Beyond that issue is the problem of device drivers, which would need to be custom-written for the MacIntel hardware devices. Eran notes that this problem could be solved by the release of VirtualPC for MacIntel, since the developers would be facing that same issue and would presumably have access to internal Apple hardware specs that third-party developers don't. Still, it's only a matter of time before the open source community reverse engineers all the hardware and writes drivers for the Apple devices.
Eran concludes, and I'm seeing the sense in this, that dual-booting isn't (and hasn't ever been) a good business model or a very usable configuration, and is especially unlikely given all the obstacles to "native" booting that MacIntel hardware presents to XP and 32-bit Vista. His conclusion is that virtualization is the wave of the future, and I'm forced to conclude, not unwillingly, that he's absolutely right. A virtualization layer between OS X and XP/Vista would eliminate the booting problems and the partition table problems by simply writing a low-level emulation layer between them. Beyond that, Windows apps that send instructions to the CPU/GPU would not need much, if any, translation at all, since the hardware is the same stuff that they would see in a pure Windows PC. Eran points out that MS was kind of caught with their pants down with respect to Virtual PC, however, since there has been nary a mention of when a MacIntel version will be released. It's a ground-up rewrite, but I presume that that rewrite will strip most of the emulation code out of the product, save for what I mentioned, and will thus run blazingly fast compared to the VPC of old. Throw in 3D game support and you've got a nice profit-maker for MS - MacIntel owners buying off-the-shelf copies of XP and Vista, maybe even in businesses that are mostly Mac but need a few PC-only apps, like Access or AutoCAD. Heck, I could use those in my Language Lab, where they use a Windows-only language program but otherwise don't do anything that couldn't be done on a Mac.

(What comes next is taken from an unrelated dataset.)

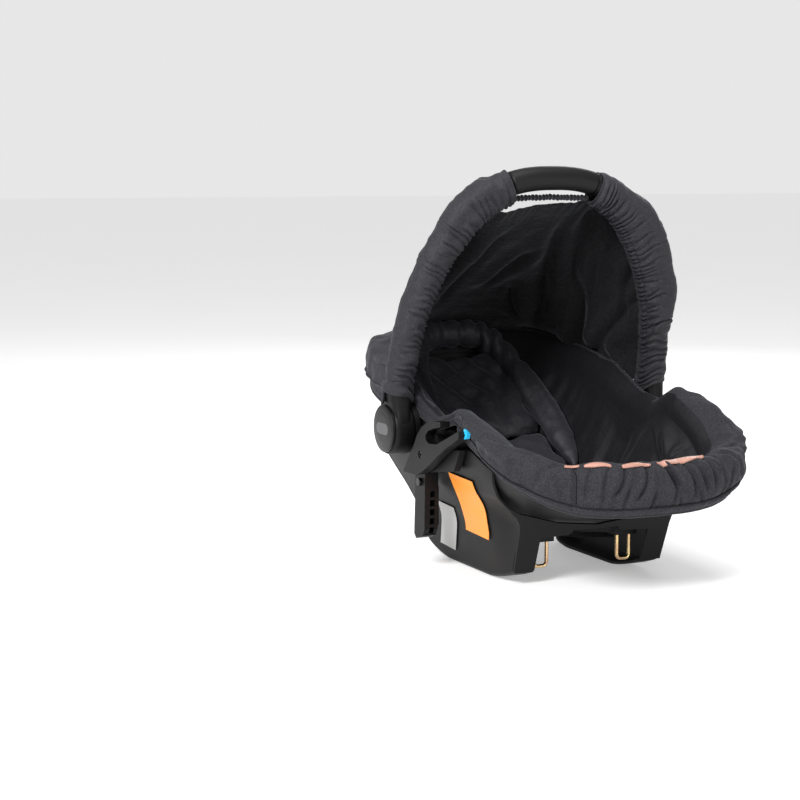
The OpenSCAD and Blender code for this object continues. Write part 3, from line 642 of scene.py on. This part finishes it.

The only compatibility bummer remaining is that the Intel Macs don't support OS 9 "Classic" mode, which is a huge loss for the education community. I've already written them about this, begging them to reconsider and alter Rosetta to include Classic support. It's shaping up to be a major dissatisfaction point with technology teachers around the world, since the moribund education software market has abandoned many quality products in OS 9-land, never to be Carbonized, much less Universal Binarized. Sucks!

1 comments:
Funke can't keep up with MacDoug's posts, but Funke gathers that MacDoug now agrees with Funke by way of some other guy.
Anyway:
I find it misleading when people (BadAndy) talk about the Intel switch being all about volume pricing, etc., etc. This makes it sound like such an arbitrary decision, which it is not. The switch is basically a concession that Apple will never beat Microsoft at their own game--i.e. the world is just not going to wake up one day and decide to scrap their Windows boxes for OSX, no matter how great it is. Apple's been fighting that war for about 20 years, but the success of the iPod finally makes it possible to give it up.
So by switching to Intel they basically buy themselves an entree into mainstream computing (businesses mainly), which can only mean more volume, albeit less profit (maybe).
I repeat, Windows on Mac via a VM is a huge opportunity to sell boxes to "normal" people and (someday) businesses. My prediction: Bill G appears on stage with Steve J touting a "new" way to run Windows on a Mac (hence all the secrecy thus far).